Они оделись и вышли из номера. Его машина стояла, взгромоздившись двумя колесами на тротуар.
— Не боишься, что оштрафуют?
— Мы смоемся раньше, чем гаишники выползут на охоту.
— А как ты находишь дорогу в Москве? Ты что, знаешь город?
— У меня GPS-навигатор.
— Ах, вот оно что! — Альфия засмеялась. — А у меня — больничный автобус. Малиновая крыша, зеленые бока.
Он усадил ее на сиденье рядом с собой.
— Звучит, как детская песенка.
Он включил двигатель. Альфия закрыла глаза.
— Я сейчас посплю. Вечно не высыпаюсь.
— Я могу оставить только карту, а голос навигатора отключить.
— Вот это будет кстати.
Давыдов бережно пристегнул ее ремнем безопасности и прикрыл своей курткой.
— Но адрес тебе придется сказать. Иначе как же навигатор узнает, куда ему проложить маршрут?
Альфия приоткрыла один глаз и улыбнулась.
— Вот так всегда. Все страшные тайны обязательно раскрываются через постель. — И продиктовала адрес.

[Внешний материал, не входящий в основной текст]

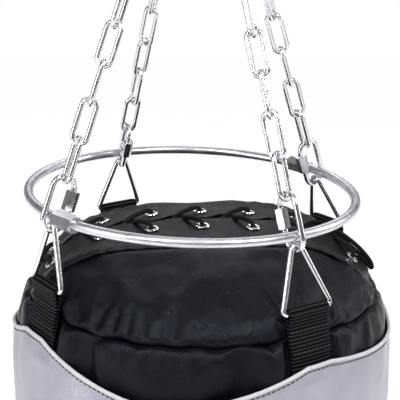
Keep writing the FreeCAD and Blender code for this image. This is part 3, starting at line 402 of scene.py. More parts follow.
class Nodes:
    """Short ways to add nodes to a tree."""

    def __init__(self, tree):
        self.tree = tree

    def node(self, kind, inputs=(), **settings):
        """A new node with its settings, and inputs given as (socket, value or output)."""
        made = self.tree.nodes.new("ShaderNode" + kind)
        for key, value in settings.items():
            setattr(made, key, value)
        for key, value in inputs:
            if isinstance(value, bpy.types.NodeSocket):
                self.tree.links.new(value, made.inputs[key])
            else:
                made.inputs[key].default_value = value
        return made

    def ramp(self, value, *stops):
        """Colours or greys by value: stops are (position, colour)."""
        made = self.node("ValToRGB", [("Fac", value)])
        elements = made.color_ramp.elements
        while len(elements) < len(stops):
            elements.new(0.5)
        for element, (position, colour) in zip(elements, stops):
            element.position = position
            element.color = (*colour, 1) if isinstance(colour, tuple) else (colour, colour, colour, 1)
        return made.outputs["Color"]

    def maths(self, operation, first, second=0.0):
        """One arithmetic step."""
        return self.node("Math", [(0, first), (1, second)], operation=operation).outputs[0]


class Material(Nodes):
    """A node material."""

    def __init__(self, name):
        self.data = bpy.data.materials.new(name)
        self.data.use_nodes = True
        super().__init__(self.data.node_tree)
        self.shader = self.tree.nodes["Principled BSDF"]
        self.place = self.node("TexCoord").outputs["Object"]

    def set(self, **values):
        """Set the shader's own sockets."""
        for key, value in values.items():
            self.shader.inputs[key.replace("_", " ")].default_value = value

    def link(self, output, socket):
        """Join an output to one of the shader's sockets."""
        self.tree.links.new(output, self.shader.inputs[socket])

    def noise(self, scale, detail=3.0, rough=0.55):
        """Fractal noise between 0 and 1."""
        return self.node("TexNoise", [("Vector", self.place), ("Scale", scale), ("Detail", detail),
                                      ("Roughness", rough)]).outputs["Fac"]

    def cells(self, scale):
        """Distance to the edges of small random cells."""
        return self.node("TexVoronoi", [("Vector", self.place), ("Scale", scale)],
                         feature="DISTANCE_TO_EDGE").outputs["Distance"]

    def cut(self):
        """The piece's own two surface coordinates, which are in metres on webbing."""
        place = self.node("TexCoord").outputs["UV"]
        return self.node("SeparateXYZ", [("Vector", place)]).outputs[:2]

    def bump(self, *layers):
        """Bumps one over another: each is (height, distance in metres, strength)."""
        normal = None
        for height, distance, strength in layers:
            inputs = [("Height", height), ("Distance", distance), ("Strength", strength)]
            if normal is not None:
                inputs.append(("Normal", normal))
            normal = self.node("Bump", inputs).outputs["Normal"]
        self.link(normal, "Normal")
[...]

На экране навигатора появилась красная стрелка. Давыдов внимательно всмотрелся, куда она ведет, и, стараясь не тряхнуть Альфию, тронулся в путь.
Старый Лев
— Сознайся, ты знала, что он с ней спал? — Старый Лев склонился над Альфией, как скала над узенькой полоской пляжа.
— Врать не буду, знала.
— Как же ты могла допустить?
Альфия сидела в кабинете главного врача и нисколько не боялась. Она уже устала бояться. «Будь, что будет», — думала она и ногой, закинутой на другую ногу, раскачивала державшуюся на носке туфлю. Туфля не удержалась и шлепнулась на пол. Альфия вздохнула, вставила в нее ногу и посмотрела на Старого Льва.
— А что, по-вашему, я могла сделать?
— Ну, объяснить ему, растолковать молодому дураку, что здесь не хирургия, не травматология, не реанимация, в конце концов! В психиатрии не крутят шуры-муры с больными.
— Это где-нибудь записано? Чем, собственно, я должна была руководствоваться в своих воспитательных беседах?
— Этикой врача, моя дорогая.
Старый Лев с размаху плюхнулся за стол и достал из пачки очередную сигарету.
— Этику, уважаемый Александр Борисович, учат в институте. Мне преподавать этику молодому здоровому парню, обезумевшему от любви? Как-то неэтично.
— Но ты же могла прийти ко мне?
— Ябедничать не в моих правилах. Я и так уже невольно Бурыкина подвела. Он теперь со мной не разговаривает. Не могу же я со всей больницей переругаться? А кстати, как вы узнали об этом романе?
— Так этот идиот сам обо всем ее родителям рассказал. А они тут же ко мне прискакали. Спрашивали, что им теперь следует предпринять.
— И что же им следует предпринять?
Старый Лев грозно оскалился:
— Вот ты напрасно иронизируешь. Варианты могут быть разные. Вплоть до склонения больной к сожительству, использования служебного положения… Ты понимаешь, что может последовать?